April 7th - 2008

Money laundering law taxes REALTORS®

Changes to Canada’s anti-money laundering legislation, the Proceeds of Crime (Money Laundering) and Terrorist Financing Act (PC(ML)TFA) come into effect on June 23, 2008,

Changes to Canada’s anti-money laundering legislation, the Proceeds of Crime (Money Laundering) and Terrorist Financing Act (PC(ML)TFA) come into effect on June 23, 2008, burdening REALTORS® with requirements CREA and OREA see as unrealistic and virtually impossible to implement.
 
The forthcoming amendments will affect how real estate transactions are conducted in Canada, adding to existing requirements and building on obligations that have been in place since 2001.
 
The most significant changes require REALTORS® to identify clients, keep a client identification/receipt of funds record for every real estate transaction and report attempted suspicious transactions.
 
The government has also announced its intention to include real estate developers in future regulations, subjecting them to many of the same rules that apply to real estate brokers and sales representatives. The details regarding obligations for real estate developers will be outlined in future regulations.
 
Unrealistic expectations
CREA’s lobbying efforts to have implementation delayed until all professions are required to comply with the same regulations fell on deaf ears. The disparity remains: under the current proposal, lawyers would not be required to comply with regulations, while REALTORS® would.
 
CREA has met with FINTRAC to discuss the three key points for real estate that would be impractical or unrealistic to implement: the requirement for a firm’s self assessment of its potential risk or exposure to money laundering and terrorist financing; a definition of a suspicious attempted transaction, and; the requirement for identification of foreign or non face-to-face buyers.
 
CREA has asked for guidelines on how risk assessment should be done, but at press time FINTRAC had not yet responded.

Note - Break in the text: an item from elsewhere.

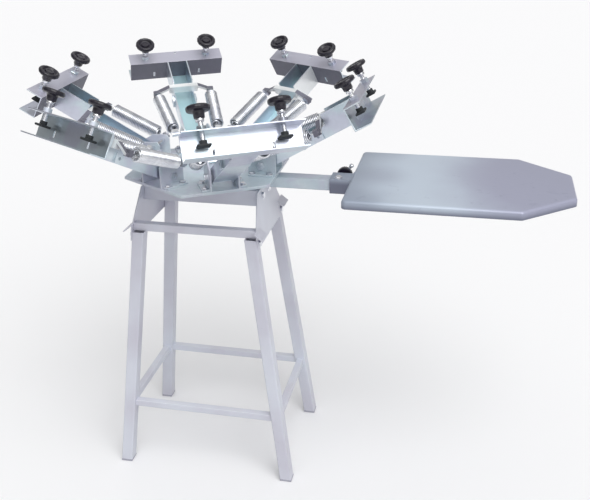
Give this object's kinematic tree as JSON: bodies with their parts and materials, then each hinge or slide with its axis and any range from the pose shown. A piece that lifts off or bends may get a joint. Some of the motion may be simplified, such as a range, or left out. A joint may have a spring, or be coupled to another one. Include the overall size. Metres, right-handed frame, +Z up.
{
  "type": "screen printing press",
  "caption": "Floor-standing carousel screen printing press: spring-lifted screen heads with clamp screws turn above a sliding tapered pallet.",
  "frame": {"origin": "on the floor, straight under the carousel's axis", "axes": "+X runs out along the station arm and pallet, +Z up, +Y completes a right-handed frame"},
  "size_m": [1.2779, 0.8464, 1.0548],
  "materials": {
    "stand_paint": "light lilac-silver paint, satin",
    "pallet_paint": "blue-grey paint, satin",
    "zinc": "bright zinc plate with a blue-green tint",
    "chrome": "polished",
    "spring_steel": "bright plated wire",
    "knob_plastic": "black moulded plastic, satin",
    "foot_rubber": "black rubber, dull",
    "cap_plastic": "grey moulded plastic"
  },
  "bodies": {
    "stand": {"legs": "stand_paint", "foot_caps": "cap_plastic", "lower_rails": "stand_paint", "upper_bars": "stand_paint", "end_plate_left": "stand_paint", "end_plate_right": "stand_paint", "saddle": "stand_paint", "stand_bolts": "chrome", "station_arm": "zinc", "spindle": "chrome", "thrust_washer": "chrome"},
    "pallet": {"pallet_board": "pallet_paint", "pallet_bracket": "pallet_paint"},
    "pallet_lock": {"pallet_lock": "chrome"},
    "carousel": {"carousel_plate": "zinc", "hinge_brackets": "zinc", "hinge_pins": "chrome", "bracket_bolts": "chrome"},
    "head_1": {"arm_1": "zinc", "clamp_1": "zinc", "springs_1": "spring_steel"},
    "foot_a_1": {"foot_a_1": "foot_rubber"},
    "screw_a_1": {"screw_a_1": "knob_plastic"},
    "foot_b_1": {"foot_b_1": "foot_rubber"},
    "screw_b_1": {"screw_b_1": "knob_plastic"},
    "head_2": {"arm_2": "zinc", "clamp_2": "zinc", "springs_2": "spring_steel"},
    "foot_a_2": {"foot_a_2": "foot_rubber"},
    "screw_a_2": {"screw_a_2": "knob_plastic"},
    "foot_b_2": {"foot_b_2": "foot_rubber"},
    "screw_b_2": {"screw_b_2": "knob_plastic"},
    "head_3": {"arm_3": "zinc", "clamp_3": "zinc", "springs_3": "spring_steel"},
    "foot_a_3": {"foot_a_3": "foot_rubber"},
    "screw_a_3": {"screw_a_3": "knob_plastic"},
    "foot_b_3": {"foot_b_3": "foot_rubber"},
    "screw_b_3": {"screw_b_3": "knob_plastic"},
    "head_4": {"arm_4": "zinc", "clamp_4": "zinc", "springs_4": "spring_steel"},
    "foot_a_4": {"foot_a_4": "foot_rubber"},
    "screw_a_4": {"screw_a_4": "knob_plastic"},
    "foot_b_4": {"foot_b_4": "foot_rubber"},
    "screw_b_4": {"screw_b_4": "knob_plastic"},
    "head_5": {"arm_5": "zinc", "clamp_5": "zinc", "springs_5": "spring_steel"},
    "foot_a_5": {"foot_a_5": "foot_rubber"},
    "screw_a_5": {"screw_a_5": "knob_plastic"},
    "foot_b_5": {"foot_b_5": "foot_rubber"},
    "screw_b_5": {"screw_b_5": "knob_plastic"},
    "head_6": {"arm_6": "zinc", "clamp_6": "zinc", "springs_6": "spring_steel"},
    "foot_a_6": {"foot_a_6": "foot_rubber"},
    "screw_a_6": {"screw_a_6": "knob_plastic"},
    "foot_b_6": {"foot_b_6": "foot_rubber"},
    "screw_b_6": {"screw_b_6": "knob_plastic"}
  },
  "joints": [
    {"name": "carousel_turn", "type": "hinge", "parent": "stand", "child": "carousel", "pos_m": [0, 0, 0.8], "axis": [0, 0, 1], "continuous": true},
    {"name": "pallet_slide", "type": "slide", "parent": "stand", "child": "pallet", "axis": [1, 0, 0], "range_m": [-0.05, 0.08]},
    {"name": "pallet_lock_turn", "type": "hinge", "parent": "pallet", "child": "pallet_lock", "pos_m": [0.331, 0.045, 0.782], "axis": [0, 1, 0], "range_deg": [-60, 0]},
    {"name": "head_lift_1", "type": "hinge", "parent": "carousel", "child": "head_1", "pos_m": [0.142, 0, 0.821], "axis": [0, -1, 0], "range_deg": [-30, 0], "stiffness_Nm_per_rad": 8, "springref_deg": 45.84, "deforming": ["springs_1"]},
    {"name": "clamp_slide_a_1", "type": "slide", "parent": "head_1", "child": "foot_a_1", "axis": [-0.5, 0, 0.866], "range_m": [-0.0085, 0.015]},
    {"name": "clamp_turn_a_1", "type": "hinge", "parent": "foot_a_1", "child": "screw_a_1", "pos_m": [0.38142, -0.083, 0.98232], "axis": [-0.5, 0, 0.866], "range_deg": [-2042.04, 3603.6]},
    {"name": "clamp_slide_b_1", "type": "slide", "parent": "head_1", "child": "foot_b_1", "axis": [-0.5, 0, 0.866], "range_m": [-0.0085, 0.015]},
    {"name": "clamp_turn_b_1", "type": "hinge", "parent": "foot_b_1", "child": "screw_b_1", "pos_m": [0.38142, 0.083, 0.98232], "axis": [-0.5, 0, 0.866], "range_deg": [-2042.04, 3603.6]},
    {"name": "head_lift_2", "type": "hinge", "parent": "carousel", "child": "head_2", "pos_m": [0.071, 0.12298, 0.821], "axis": [0.866, -0.5, 0], "range_deg": [-30, 0], "stiffness_Nm_per_rad": 8, "springref_deg": 45.84, "deforming": ["springs_2"]},
    {"name": "clamp_slide_a_2", "type": "slide", "parent": "head_2", "child": "foot_a_2", "axis": [-0.25, -0.433, 0.866], "range_m": [-0.0085, 0.015]},
    {"name": "clamp_turn_a_2", "type": "hinge", "parent": "foot_a_2", "child": "screw_a_2", "pos_m": [0.26259, 0.28881, 0.98232], "axis": [-0.25, -0.433, 0.866], "range_deg": [-2042.04, 3603.6]},
    {"name": "clamp_slide_b_2", "type": "slide", "parent": "head_2", "child": "foot_b_2", "axis": [-0.25, -0.433, 0.866], "range_m": [-0.0085, 0.015]},
    {"name": "clamp_turn_b_2", "type": "hinge", "parent": "foot_b_2", "child": "screw_b_2", "pos_m": [0.11883, 0.37182, 0.98232], "axis": [-0.25, -0.433, 0.866], "range_deg": [-2042.04, 3603.6]},
    {"name": "head_lift_3", "type": "hinge", "parent": "carousel", "child": "head_3", "pos_m": [-0.071, 0.12298, 0.821], "axis": [0.866, 0.5, 0], "range_deg": [-30, 0], "stiffness_Nm_per_rad": 8, "springref_deg": 45.84, "deforming": ["springs_3"]},
    {"name": "clamp_slide_a_3", "type": "slide", "parent": "head_3", "child": "foot_a_3", "axis": [0.25, -0.433, 0.866], "range_m": [-0.0085, 0.015]},
    {"name": "clamp_turn_a_3", "type": "hinge", "parent": "foot_a_3", "child": "screw_a_3", "pos_m": [-0.11883, 0.37182, 0.98232], "axis": [0.25, -0.433, 0.866], "range_deg": [-2042.04, 3603.6]},
    {"name": "clamp_slide_b_3", "type": "slide", "parent": "head_3", "child": "foot_b_3", "axis": [0.25, -0.433, 0.866], "range_m": [-0.0085, 0.015]},
    {"name": "clamp_turn_b_3", "type": "hinge", "parent": "foot_b_3", "child": "screw_b_3", "pos_m": [-0.26259, 0.28881, 0.98232], "axis": [0.25, -0.433, 0.866], "range_deg": [-2042.04, 3603.6]},
    {"name": "head_lift_4", "type": "hinge", "parent": "carousel", "child": "head_4", "pos_m": [-0.142, 0, 0.821], "axis": [0, 1, 0], "range_deg": [-30, 0], "stiffness_Nm_per_rad": 8, "springref_deg": 45.84, "deforming": ["springs_4"]},
    {"name": "clamp_slide_a_4", "type": "slide", "parent": "head_4", "child": "foot_a_4", "axis": [0.5, 0, 0.866], "range_m": [-0.0085, 0.015]},
    {"name": "clamp_turn_a_4", "type": "hinge", "parent": "foot_a_4", "child": "screw_a_4", "pos_m": [-0.38142, 0.083, 0.98232], "axis": [0.5, 0, 0.866], "range_deg": [-2042.04, 3603.6]},
    {"name": "clamp_slide_b_4", "type": "slide", "parent": "head_4", "child": "foot_b_4", "axis": [0.5, 0, 0.866], "range_m": [-0.0085, 0.015]},
    {"name": "clamp_turn_b_4", "type": "hinge", "parent": "foot_b_4", "child": "screw_b_4", "pos_m": [-0.38142, -0.083, 0.98232], "axis": [0.5, 0, 0.866], "range_deg": [-2042.04, 3603.6]},
    {"name": "head_lift_5", "type": "hinge", "parent": "carousel", "child": "head_5", "pos_m": [-0.071, -0.12298, 0.821], "axis": [-0.866, 0.5, 0], "range_deg": [-30, 0], "stiffness_Nm_per_rad": 8, "springref_deg": 45.84, "deforming": ["springs_5"]},
    {"name": "clamp_slide_a_5", "type": "slide", "parent": "head_5", "child": "foot_a_5", "axis": [0.25, 0.433, 0.866], "range_m": [-0.0085, 0.015]},
    {"name": "clamp_turn_a_5", "type": "hinge", "parent": "foot_a_5", "child": "screw_a_5", "pos_m": [-0.26259, -0.28881, 0.98232], "axis": [0.25, 0.433, 0.866], "range_deg": [-2042.04, 3603.6]},
    {"name": "clamp_slide_b_5", "type": "slide", "parent": "head_5", "child": "foot_b_5", "axis": [0.25, 0.433, 0.866], "range_m": [-0.0085, 0.015]},
    {"name": "clamp_turn_b_5", "type": "hinge", "parent": "foot_b_5", "child": "screw_b_5", "pos_m": [-0.11883, -0.37182, 0.98232], "axis": [0.25, 0.433, 0.866], "range_deg": [-2042.04, 3603.6]},
    {"name": "head_lift_6", "type": "hinge", "parent": "carousel", "child": "head_6", "pos_m": [0.071, -0.12298, 0.821], "axis": [-0.866, -0.5, 0], "range_deg": [-30, 0], "stiffness_Nm_per_rad": 8, "springref_deg": 45.84, "deforming": ["springs_6"]},
    {"name": "clamp_slide_a_6", "type": "slide", "parent": "head_6", "child": "foot_a_6", "axis": [-0.25, 0.433, 0.866], "range_m": [-0.0085, 0.015]},
    {"name": "clamp_turn_a_6", "type": "hinge", "parent": "foot_a_6", "child": "screw_a_6", "pos_m": [0.11883, -0.37182, 0.98232], "axis": [-0.25, 0.433, 0.866], "range_deg": [-2042.04, 3603.6]},
    {"name": "clamp_slide_b_6", "type": "slide", "parent": "head_6", "child": "foot_b_6", "axis": [-0.25, 0.433, 0.866], "range_m": [-0.0085, 0.015]},
    {"name": "clamp_turn_b_6", "type": "hinge", "parent": "foot_b_6", "child": "screw_b_6", "pos_m": [0.26259, -0.28881, 0.98232], "axis": [-0.25, 0.433, 0.866], "range_deg": [-2042.04, 3603.6]}
  ],
  "couplings": [
    {"joint": "clamp_turn_a_1", "follows": "clamp_slide_a_1", "rad_per_m": 4188.8},
    {"joint": "clamp_turn_b_1", "follows": "clamp_slide_b_1", "rad_per_m": 4188.8},
    {"joint": "clamp_turn_a_2", "follows": "clamp_slide_a_2", "rad_per_m": 4188.8},
    {"joint": "clamp_turn_b_2", "follows": "clamp_slide_b_2", "rad_per_m": 4188.8},
    {"joint": "clamp_turn_a_3", "follows": "clamp_slide_a_3", "rad_per_m": 4188.8},
    {"joint": "clamp_turn_b_3", "follows": "clamp_slide_b_3", "rad_per_m": 4188.8},
    {"joint": "clamp_turn_a_4", "follows": "clamp_slide_a_4", "rad_per_m": 4188.8},
    {"joint": "clamp_turn_b_4", "follows": "clamp_slide_b_4", "rad_per_m": 4188.8},
    {"joint": "clamp_turn_a_5", "follows": "clamp_slide_a_5", "rad_per_m": 4188.8},
    {"joint": "clamp_turn_b_5", "follows": "clamp_slide_b_5", "rad_per_m": 4188.8},
    {"joint": "clamp_turn_a_6", "follows": "clamp_slide_a_6", "rad_per_m": 4188.8},
    {"joint": "clamp_turn_b_6", "follows": "clamp_slide_b_6", "rad_per_m": 4188.8}
  ]
}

CREA has developed a risk assessment questionnaire for each broker to complete, in the hopes that FINTRAC will accept it as compliance, and the national association plans to provide REALTORS® with education and compliance materials for the new regulations. An updated compliance manual and Money Laundering Compliance Centre on the CREA web site are in the works.
 
Below, FINTRAC identifies the new requirements.
 
Keep records
Keep a client information record for every purchase or sale of real estate, setting out your client’s name, address, date of birth and the nature of the client’s principal business or occupation.
 
If the client is a corporation, also keep a copy of the part of the official corporate records showing the provisions relating to the power to bind the corporation regarding the transaction.
 
Identify your clients
Currently, if you have identified an individual before, you do not have to do so again if you recognize the individual. Once the changes come into effect, if you have doubts about the information collected concerning an individual’s previous identification, you will have to identify that individual again.
 
If the parties in the transaction are each represented by a different real estate broker or sales representative, you will have to identify the individual or confirm the existence of the entity that you represent in the transaction.
 
If some parties in a real estate transaction are not represented by a real estate broker or sales representative while other parties are, each real estate broker or sales representative that represents a party to the transaction will have to identify or confirm the existence of the parties that are not represented.
 
Develop a compliance program
Currently, you are required to appoint a person responsible for implementing your compliance regime. After June 23, 2008, you will be required to make enhancements to your compliance regime including the following:

  • Develop, apply and keep up-to-date written compliance policies and procedures. If you are an entity, they need to be approved by a senior officer;
  • Develop and maintain a written ongoing compliance training program for your employees, agents or other individuals authorized to act on your behalf;
  • Establish and document a review of your policies and procedures, risk assessment and training program for their effectiveness. The review will have to be done every two years by either an internal or external auditor or by an individual of your organization if you do not have an auditor;
  • New fifth element – Risk-Based Approach
    • Assess and document the risk related to money laundering and terrorist activity financing in a way that is appropriate to you considering:
      • your clients and your relationships;
      • your products, delivery channels and geographic areas where you do your business activities; and
      • any other relevant factor.

If you are an entity, within 30 days after the above review, its findings, any updates to your compliance policies and procedures, including their implementation, will have to be reported in writing to one of your senior officers.
 
If you determine that the risk is high for money laundering or terrorist financing, you will have to take measures to mitigate the risk, and take reasonable measures to keep client identification information up to date; and conduct ongoing monitoring of financial transactions to detect suspicious transactions.
 
To learn more visit FINTRAC’s web site at www.fintrac.gc.ca or call 1-866-346-8722. OREA also offers the continuing education course Money Laundering and Grow Houses which discusses many of the new FINTRAC changes. Contact your board for details.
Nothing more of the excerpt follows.